Goldman Sachs Research projects that AI agents will account for more than 60% of the software market's economics by 2030, a shift that would redirect the industry's profit pool away from traditional SaaS subscriptions and toward autonomous workflow systems. The bank estimates the application software market could reach $780 billion by that date, growing at a 13% compound annual rate.
The report, led by analyst Gabriela Borges on Goldman's emerging software team, frames AI agents as the next unlock for business productivity. "We believe agents will drive productivity, and software companies will capture a portion of this value," Borges writes, which is the sort of statement that sounds inevitable until you look at what's actually deployed.
Most 'agents' aren't agents
Goldman's own research undercuts the enthusiasm. The team spent six months conducting industry diligence and found that the majority of deployed systems are, in Borges' words, chatbots with basic LLM integrations. Select examples of more advanced AI exist, but these are mostly proof-of-concept projects or tools trained for internal use at software companies. The gap between the 2030 projection and the 2026 reality is enormous.
The industry can't even agree on what "agent" means. Goldman notes that companies use the term loosely, though a consensus is forming around autonomy: agents should be non-deterministic, react to environmental changes, and maintain context across tasks. By that definition, most enterprise AI deployed today doesn't qualify. It's pattern matching and decision assistance, not autonomous task execution.

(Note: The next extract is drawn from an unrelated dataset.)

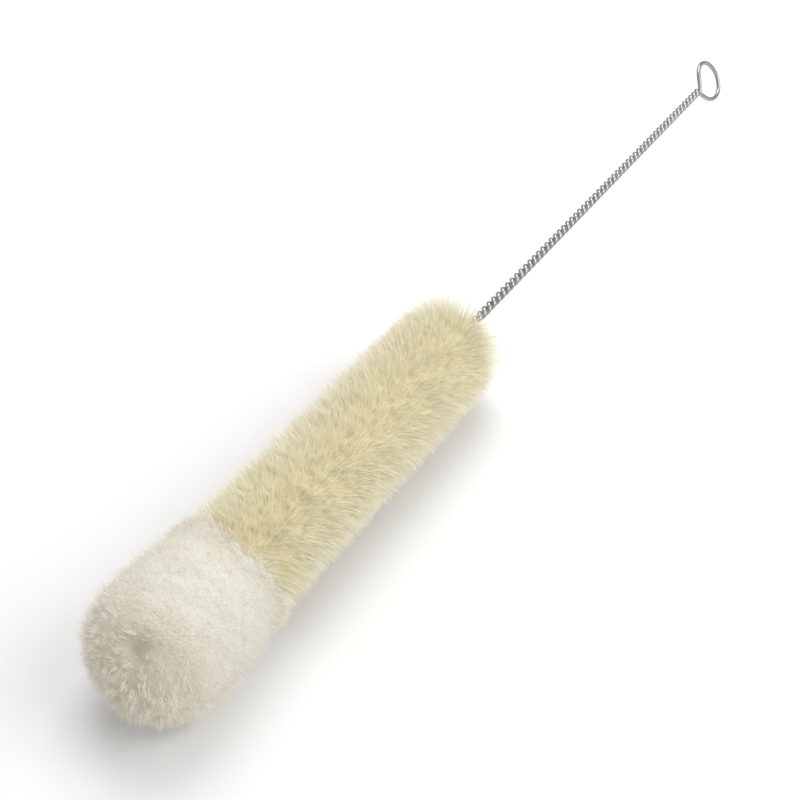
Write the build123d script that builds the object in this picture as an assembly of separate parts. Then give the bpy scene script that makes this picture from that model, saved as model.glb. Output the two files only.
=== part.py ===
from build123d import *
import math
import os

# Bottle brush with a twisted wire stem, a bristle section and a wool tuft over its tip.
# It lies on its side on the floor plane z = 0. The stem runs along X, with the ring at +X.
# All sizes are in millimetres.

# Whole brush
overall_length = 400.0          # tip of the tuft to the far side of the ring
soft_clearance = 0.3            # between a fibre body and what it touches

# Wire: one length, folded at the ring, its two legs twisted left-handed down the whole brush
wire_d = 1.9
strand_gap = 0.04               # between the two strands, where they pinch the fibres
twist_pitch = 6.6               # one full turn of the pair
wire_end_cover = 12.0           # wool in front of the cut ends of the wire

# Hanging ring: round, with two straight legs that leave the twist in a V
ring_outer_d = 18.7
ring_leg_angle = 52.0           # each leg, from the stem's axis
ring_roll = 51.0                # the ring's plane, turned about the stem from lying flat
ring_spans = 8                  # spans of the curve through the round part
leg_bend_share = 0.4            # how far along its leg the wire has turned out of the twist

# Bristle section
bristle_d = 40.0
bristle_length = 123.0
bristle_end_round = 4.0         # fillet of the end where the stem comes out
bristle_press = 0.5             # how far the tips bend back where the brush lies on them

# Wool tuft
tuft_length = 52.0
tuft_d = 46.6                   # at its widest, behind the round nose
tuft_back_d = 41.0              # where it meets the bristles
tuft_nose_length = 21.5         # from the widest place to the tip

# Worked out from the sizes above
axis_height = bristle_d / 2 - bristle_press
tip_x = -overall_length / 2
bristle_x = tip_x + tuft_length
ring_r = (ring_outer_d - wire_d) / 2
ring_turn = 90 + ring_leg_angle
ring_reach = ring_r / math.sin(math.radians(ring_leg_angle))
root_x = overall_length / 2 - wire_d / 2 - ring_r - ring_reach
wire_end_x = tip_x + wire_end_cover
strand_r = (wire_d + strand_gap) / 2
bore_r = strand_r + wire_d / 2 + soft_clearance


def strand_line():
    """Centre line of one strand, from the ring's root along +Z, starting on the +X side."""
    return Helix(twist_pitch, root_x - wire_end_x, strand_r, lefthand=True)


def ring_point(turn):
    """A point of the ring's centre line, by its angle from the far side. The wire crosses the
    ring's plane evenly on its way round, because its two ends lie on either side of it."""
    side = strand_r * turn / ring_turn
    angle = math.radians(turn)
    return (side, ring_r * math.sin(angle), -ring_reach - ring_r * math.cos(angle))


def leg_point(side):
    """The point of one leg, on the side 1 or -1, where it is straight again after the twist."""
    end = ring_point(side * ring_turn)
    return (side * strand_r, leg_bend_share * end[1], leg_bend_share * end[2])


def ring_line(first, last):
    """Centre line of the ring, from the root of one strand round to the root of the other."""
    turns = [ring_turn - 2 * ring_turn * step / ring_spans for step in range(ring_spans + 1)]
    points = [first @ 0, leg_point(1)]
    points += [ring_point(turn) for turn in turns]
    points += [leg_point(-1), last @ 0]
    return Spline(points, tangents=[(first % 0) * -1, last % 0])


def twisted_wire():
    """The single wire of the brush: up one strand, round the ring and down the other."""
    first = strand_line()
    last = first.rotate(Axis.Z, 180)
    lengths = []
    for line in (first, ring_line(first, last), last):
        section = Plane(origin=line @ 0, z_dir=line % 0) * Circle(wire_d / 2)
        lengths.append(sweep(section, path=line, is_frenet=True))
    wire = lengths[0] + lengths[1] + lengths[2]
    roll = math.radians(ring_roll)
    place = Plane(
        origin=(root_x, 0, axis_height),
        x_dir=(0, -math.sin(roll), math.cos(roll)),
        z_dir=(-1, 0, 0),
    )
    return Location(place) * wire


def laid_down(body):
    """A fibre body lifted to the stem's axis and pressed flat where it lies on the floor."""
    room = 2 * overall_length
    return Pos(0, 0, axis_height) * body & Pos(0, 0, room / 2) * Box(room, room, room)


def bristles():
    """The bristle section as one body: the round of its tips, with a bore for the stem."""
    length = bristle_length - soft_clearance
    on_end = (Align.CENTER, Align.CENTER, Align.MIN)
    fill = Cylinder(bristle_d / 2, length, align=on_end)
    fill = fillet(fill.edges().sort_by(Axis.Z)[-1], bristle_end_round)
    fill -= Cylinder(bore_r, length, align=on_end)
    return laid_down(Pos(bristle_x + soft_clearance, 0, 0) * Rot(0, 90, 0) * fill)


def wool_tuft():
    """The tuft as one body: barrel, round nose, and a blind bore over the wire's ends."""
    wide_x = tip_x + tuft_nose_length
    bore_end_x = wire_end_x - wire_d / 2 - soft_clearance
    nose = EllipticalCenterArc(
        (wide_x, 0), tuft_nose_length, tuft_d / 2, start_angle=90, arc_size=90
    )
    barrel = TangentArc((wide_x, tuft_d / 2), (bristle_x, tuft_back_d / 2), tangent=(1, 0))
    back = Polyline(
        (bristle_x, tuft_back_d / 2),
        (bristle_x, bore_r),
        (bore_end_x, bore_r),
        (bore_end_x, 0),
        (tip_x, 0),
    )
    return laid_down(revolve(make_face([nose, barrel, back]), Axis.X))


os.makedirs("parts", exist_ok=True)
export_step(twisted_wire(), "parts/twisted_wire.step")
export_step(bristles(), "parts/bristles.step")
export_step(wool_tuft(), "parts/wool_tuft.step")
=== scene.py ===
import bpy
import math
import numpy as np
from mathutils import Matrix, Vector
from mathutils.kdtree import KDTree


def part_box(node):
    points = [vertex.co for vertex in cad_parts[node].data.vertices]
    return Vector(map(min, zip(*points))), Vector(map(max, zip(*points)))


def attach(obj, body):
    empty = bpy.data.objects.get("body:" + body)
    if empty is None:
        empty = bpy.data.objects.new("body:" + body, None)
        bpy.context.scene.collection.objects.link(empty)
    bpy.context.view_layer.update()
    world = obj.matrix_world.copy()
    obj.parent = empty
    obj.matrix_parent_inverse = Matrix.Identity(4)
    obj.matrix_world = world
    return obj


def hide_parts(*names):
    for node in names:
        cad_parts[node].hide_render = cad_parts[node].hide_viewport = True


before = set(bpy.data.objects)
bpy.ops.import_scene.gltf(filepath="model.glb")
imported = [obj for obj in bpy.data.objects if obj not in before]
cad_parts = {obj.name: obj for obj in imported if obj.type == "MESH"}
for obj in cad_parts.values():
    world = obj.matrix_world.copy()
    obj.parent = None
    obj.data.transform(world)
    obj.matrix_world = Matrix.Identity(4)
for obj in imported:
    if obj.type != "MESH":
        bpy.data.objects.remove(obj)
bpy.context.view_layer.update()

# ---------------------------------------------------------------------------------------
# Twisted wire. One length of galvanised steel wire is folded round the hanging ring, and its
# two legs are twisted together left-handed down the whole brush. It carries everything else.

wire_low, wire_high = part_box("twisted_wire")
axis_z = (wire_low.z + wire_high.z) / 2
wire_r = 0.00095
strand_r = 0.00097
twist_pitch = 0.0066
ring_r = 0.0084
ring_leg = math.radians(52)
ring_roll = math.radians(51)
ring_reach = ring_r / math.sin(ring_leg)
root_x = wire_high.x - wire_r - ring_r - ring_reach
twist_slope = math.atan(2 * math.pi * strand_r / twist_pitch)
twist_length = root_x - wire_low.x - wire_r * math.sin(twist_slope)


def strand(steps_per_turn=26):
    """Centre line of one strand, as (across, sideways, back from the ring's root)."""
    steps = int(twist_length / twist_pitch * steps_per_turn)
    back = np.linspace(0, twist_length, steps)
    turn = -2 * np.pi * back / twist_pitch
    return np.stack([strand_r * np.cos(turn), strand_r * np.sin(turn), back], axis=1)


def ring_round(steps=90, leg_steps=12):
    """Centre line of the ring with its two straight legs, from one strand's root to the other's."""
    end = math.pi / 2 + ring_leg
    turn = np.linspace(end, -end, steps)
    across = strand_r * turn / end
    round_part = np.stack(
        [across, ring_r * np.sin(turn), -ring_reach - ring_r * np.cos(turn)], axis=1
    )
    leg = np.linspace(0.12, 0.92, leg_steps)[:, None]
    first_leg = round_part[0] * [1, 0, 0] + leg * round_part[0] * [0, 1, 1]
    last_leg = round_part[-1] * [1, 0, 0] + leg[::-1] * round_part[-1] * [0, 1, 1]
    return np.concatenate([first_leg, round_part, last_leg])


def eased(line, passes):
    """The line with its corners softened, as a wire bends."""
    for _ in range(passes):
        middle = (line[:-2] + 2 * line[1:-1] + line[2:]) / 4
        line = np.concatenate([line[:1], middle, line[-1:]])
    return line


def unit(vectors):
    return vectors / np.linalg.norm(vectors, axis=-1, keepdims=True)


def round_wire(line, radius, sides=12):
    """A round bar along a line, with flat cut ends: its points and faces."""
    heading = unit(np.gradient(line, axis=0))
    side = np.empty_like(line)
    side[0] = np.cross(heading[0], [0, 0, 1])
    for k in range(1, len(line)):
        side[k] = side[k - 1] - heading[k] * side[k - 1].dot(heading[k])
    side = unit(side)
    up = np.cross(heading, side)
    angle = 2 * np.pi * np.arange(sides) / sides
    rim = np.cos(angle)[None, :, None] * side[:, None] + np.sin(angle)[None, :, None] * up[:, None]
    points = (line[:, None] + radius * rim).reshape(-1, 3)
    faces = []
    for k in range(len(line) - 1):
        for c in range(sides):
            here, there = k * sides + c, k * sides + (c + 1) % sides
            faces.append((here, there, there + sides, here + sides))
    faces.append(tuple(range(sides))[::-1])
    faces.append(tuple(range(len(points) - sides, len(points))))
    return points, faces


def add_piece(name, points, faces, finish, stands_for, marks=None, smooth=True):
    """A new piece of the brush, riding on its one body. Marks are values stored at its points."""
    mesh = bpy.data.meshes.new(name)
    mesh.from_pydata(points, [], faces)
    if smooth:
        mesh.shade_smooth()
    for mark, values in (marks or {}).items():
        layer = mesh.attributes.new(mark, "FLOAT", "POINT")
        layer.data.foreach_set("value", np.ascontiguousarray(values, dtype=np.float32))
    mesh.materials.append(finish)
    piece = bpy.data.objects.new(name, mesh)
    bpy.context.scene.collection.objects.link(piece)
    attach(piece, "root")
    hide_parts(stands_for)
    return piece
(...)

So why the bullish number?
Goldman's $780 billion figure rests on a specific logic. The team modeled the customer service software market and found it could expand 20% to 45% beyond a no-AI baseline by 2030. They then argue this is actually the conservative scenario, since customer service is a cost center with a fixed number of interactions. Markets tied to revenue generation (sales, marketing, developer tools) have more room to grow. The 20% overall expansion figure is what Goldman calls a "low-end proxy."

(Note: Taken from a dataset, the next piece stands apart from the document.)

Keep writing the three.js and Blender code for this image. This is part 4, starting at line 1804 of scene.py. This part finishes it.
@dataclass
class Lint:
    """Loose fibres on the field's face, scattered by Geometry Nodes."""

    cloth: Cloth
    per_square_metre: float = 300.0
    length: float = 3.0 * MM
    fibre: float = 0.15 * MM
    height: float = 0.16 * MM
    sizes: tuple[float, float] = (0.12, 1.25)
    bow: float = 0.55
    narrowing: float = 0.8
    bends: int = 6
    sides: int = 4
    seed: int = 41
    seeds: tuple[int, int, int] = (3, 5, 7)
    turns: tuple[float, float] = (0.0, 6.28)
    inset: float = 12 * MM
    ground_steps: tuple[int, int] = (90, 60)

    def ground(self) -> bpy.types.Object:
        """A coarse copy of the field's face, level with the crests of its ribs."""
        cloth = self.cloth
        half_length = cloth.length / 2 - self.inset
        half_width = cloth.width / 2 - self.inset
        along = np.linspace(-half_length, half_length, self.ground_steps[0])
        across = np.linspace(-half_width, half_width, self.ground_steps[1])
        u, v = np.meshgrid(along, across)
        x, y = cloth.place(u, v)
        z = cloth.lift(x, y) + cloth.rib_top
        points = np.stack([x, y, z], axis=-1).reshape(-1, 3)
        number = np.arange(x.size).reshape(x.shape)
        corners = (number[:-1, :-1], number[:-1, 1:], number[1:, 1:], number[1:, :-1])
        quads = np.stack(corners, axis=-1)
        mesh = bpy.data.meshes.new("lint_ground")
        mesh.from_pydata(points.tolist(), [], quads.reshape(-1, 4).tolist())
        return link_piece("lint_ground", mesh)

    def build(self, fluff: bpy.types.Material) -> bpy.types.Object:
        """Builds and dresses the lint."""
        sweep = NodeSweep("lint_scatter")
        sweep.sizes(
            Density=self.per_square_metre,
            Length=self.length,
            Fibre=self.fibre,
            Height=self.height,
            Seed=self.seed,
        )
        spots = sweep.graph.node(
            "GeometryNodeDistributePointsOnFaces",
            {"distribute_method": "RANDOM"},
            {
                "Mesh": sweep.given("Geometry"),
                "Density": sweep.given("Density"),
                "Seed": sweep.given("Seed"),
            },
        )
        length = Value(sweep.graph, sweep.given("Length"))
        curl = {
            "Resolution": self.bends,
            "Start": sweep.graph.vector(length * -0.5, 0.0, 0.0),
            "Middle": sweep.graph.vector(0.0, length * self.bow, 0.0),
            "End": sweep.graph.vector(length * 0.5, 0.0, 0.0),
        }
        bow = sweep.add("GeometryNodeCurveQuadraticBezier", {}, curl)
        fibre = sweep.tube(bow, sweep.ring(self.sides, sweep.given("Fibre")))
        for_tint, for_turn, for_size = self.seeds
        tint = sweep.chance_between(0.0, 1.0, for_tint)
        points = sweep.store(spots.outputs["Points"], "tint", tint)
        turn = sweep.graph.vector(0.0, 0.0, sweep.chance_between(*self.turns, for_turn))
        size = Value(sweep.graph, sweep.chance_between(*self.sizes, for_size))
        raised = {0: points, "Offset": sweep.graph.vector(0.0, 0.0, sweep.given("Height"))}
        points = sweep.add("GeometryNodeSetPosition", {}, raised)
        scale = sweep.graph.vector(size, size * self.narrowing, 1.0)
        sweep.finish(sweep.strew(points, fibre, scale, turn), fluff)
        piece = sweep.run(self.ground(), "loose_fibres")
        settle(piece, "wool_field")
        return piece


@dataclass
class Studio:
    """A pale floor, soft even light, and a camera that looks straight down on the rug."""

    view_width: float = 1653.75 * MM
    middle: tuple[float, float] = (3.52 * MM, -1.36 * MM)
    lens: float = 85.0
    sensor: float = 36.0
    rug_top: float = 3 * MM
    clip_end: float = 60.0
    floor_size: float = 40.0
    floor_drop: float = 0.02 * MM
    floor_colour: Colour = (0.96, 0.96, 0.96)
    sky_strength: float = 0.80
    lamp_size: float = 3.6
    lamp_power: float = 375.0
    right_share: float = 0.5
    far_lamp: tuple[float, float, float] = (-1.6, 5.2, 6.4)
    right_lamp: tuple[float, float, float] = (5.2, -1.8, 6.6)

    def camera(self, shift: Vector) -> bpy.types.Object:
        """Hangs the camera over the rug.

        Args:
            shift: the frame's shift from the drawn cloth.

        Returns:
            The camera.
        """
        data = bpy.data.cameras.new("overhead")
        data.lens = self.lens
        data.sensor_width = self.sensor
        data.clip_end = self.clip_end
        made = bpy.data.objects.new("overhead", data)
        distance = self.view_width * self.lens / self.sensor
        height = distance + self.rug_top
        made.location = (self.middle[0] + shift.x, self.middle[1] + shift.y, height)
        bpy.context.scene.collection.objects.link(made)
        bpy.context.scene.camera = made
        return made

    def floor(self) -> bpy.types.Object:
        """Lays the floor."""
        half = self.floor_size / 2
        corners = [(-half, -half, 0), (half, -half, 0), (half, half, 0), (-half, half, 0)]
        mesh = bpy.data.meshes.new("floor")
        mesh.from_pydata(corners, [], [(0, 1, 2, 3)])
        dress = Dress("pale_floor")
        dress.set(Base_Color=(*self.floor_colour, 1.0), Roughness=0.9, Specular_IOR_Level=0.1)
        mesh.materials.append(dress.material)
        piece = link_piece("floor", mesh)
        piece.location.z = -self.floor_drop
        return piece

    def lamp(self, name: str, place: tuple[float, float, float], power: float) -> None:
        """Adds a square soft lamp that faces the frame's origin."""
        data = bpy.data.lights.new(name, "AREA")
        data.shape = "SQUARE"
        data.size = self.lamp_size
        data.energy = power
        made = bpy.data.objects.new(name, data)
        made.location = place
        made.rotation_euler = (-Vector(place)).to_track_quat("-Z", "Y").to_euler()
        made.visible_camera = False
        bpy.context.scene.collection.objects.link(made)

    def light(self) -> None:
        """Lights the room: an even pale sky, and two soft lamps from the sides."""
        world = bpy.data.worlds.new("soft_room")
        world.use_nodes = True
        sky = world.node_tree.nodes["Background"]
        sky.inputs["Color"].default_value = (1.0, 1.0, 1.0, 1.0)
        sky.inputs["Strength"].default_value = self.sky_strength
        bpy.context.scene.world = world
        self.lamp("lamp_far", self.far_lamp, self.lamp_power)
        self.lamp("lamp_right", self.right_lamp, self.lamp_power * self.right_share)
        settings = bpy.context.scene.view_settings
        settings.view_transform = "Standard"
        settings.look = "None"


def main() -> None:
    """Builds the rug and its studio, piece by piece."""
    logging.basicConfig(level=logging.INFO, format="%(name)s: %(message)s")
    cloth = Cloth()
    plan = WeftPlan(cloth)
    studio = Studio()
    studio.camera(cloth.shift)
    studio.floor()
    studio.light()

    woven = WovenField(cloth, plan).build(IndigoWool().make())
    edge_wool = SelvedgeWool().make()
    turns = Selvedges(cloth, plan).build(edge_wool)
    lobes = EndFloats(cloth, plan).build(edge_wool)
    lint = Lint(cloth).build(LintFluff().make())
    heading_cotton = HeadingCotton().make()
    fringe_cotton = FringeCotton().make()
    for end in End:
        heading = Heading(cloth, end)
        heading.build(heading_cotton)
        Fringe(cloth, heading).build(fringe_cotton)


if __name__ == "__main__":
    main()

That framing is clever but worth questioning. The estimates come from conversations with industry experts and pricing specialists, not from observed deployments at scale. Goldman is projecting the market size of a product category that barely exists in production. The methodology is value-based and cost-based pricing analysis, which tells you what companies could charge if agents work as advertised. Whether they will is another question entirely.
The timing problem
This report lands in the middle of what traders have dubbed the SaaSpocalypse. Software stocks have been in freefall since late January 2026, with the S&P 500 Software & Services Index dropping roughly 20% year to date. Salesforce, ServiceNow, and Adobe have each shed 25% to 30%. The immediate trigger was Anthropic's launch of Claude Cowork automation tools in early February, but the underlying anxiety runs deeper: if AI agents perform the work, you need fewer humans, and fewer humans means fewer software seats.
Goldman itself seems conflicted. Borges' team argues agents will expand the total software pie. But Goldman strategist Ben Snider has drawn parallels to the newspaper industry's decline in the 2000s, warning that the selloff could be the beginning, not the end. Meanwhile, a separate Goldman economics note from early March found "no meaningful relationship between productivity and AI adoption at the economy-wide level," with meaningful gains limited to software development and customer service.

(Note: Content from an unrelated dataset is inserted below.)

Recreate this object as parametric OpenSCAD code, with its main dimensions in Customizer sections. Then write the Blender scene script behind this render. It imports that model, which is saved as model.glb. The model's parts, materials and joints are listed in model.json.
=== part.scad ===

Borges acknowledges the infrastructure isn't ready. Platform standardization is at least 12 months away, she writes. Developers and customers still face concerns around data integrity, security, and authentication. History suggests application adoption follows platform standardization, not the other way around. Until that platform layer stabilizes, the 60% figure is a forecast about a market that doesn't yet have the plumbing to exist.
Who wins if Goldman is right?
The report contains one observation that feels genuinely important. Companies that wrap workflows in AI agents become, as Borges puts it, the new user interface for knowledge workers. That's a significant claim: the agent layer wouldn't just automate tasks, it would become the primary way people interact with business software. The vendor that owns that interface captures the productivity gains instead of passing them to customers.
This is the real tension. SaaS companies spent two decades building per-seat pricing models. If agents compress seat counts (10 agents doing the work of 100 reps, as SaaStr's Jason Lemkin has argued), existing vendors need to reprice entirely, something Goldman compares to Adobe's painful subscription transition around 2012 to 2014. The bank expects SaaS incumbents to claim a large share of the new agent market, but the transition won't be linear, and AI-native competitors are already showing up.
Goldman's latest podcast episode, recorded March 10, is titled "Can Software Survive AI?" The fact that the bank is even asking that question, months after projecting a $780 billion market, tells you something about how fast sentiment is shifting. The numbers in the Borges report may prove prescient. But right now, they describe a future that's several infrastructure layers and at least one pricing revolution away from reality.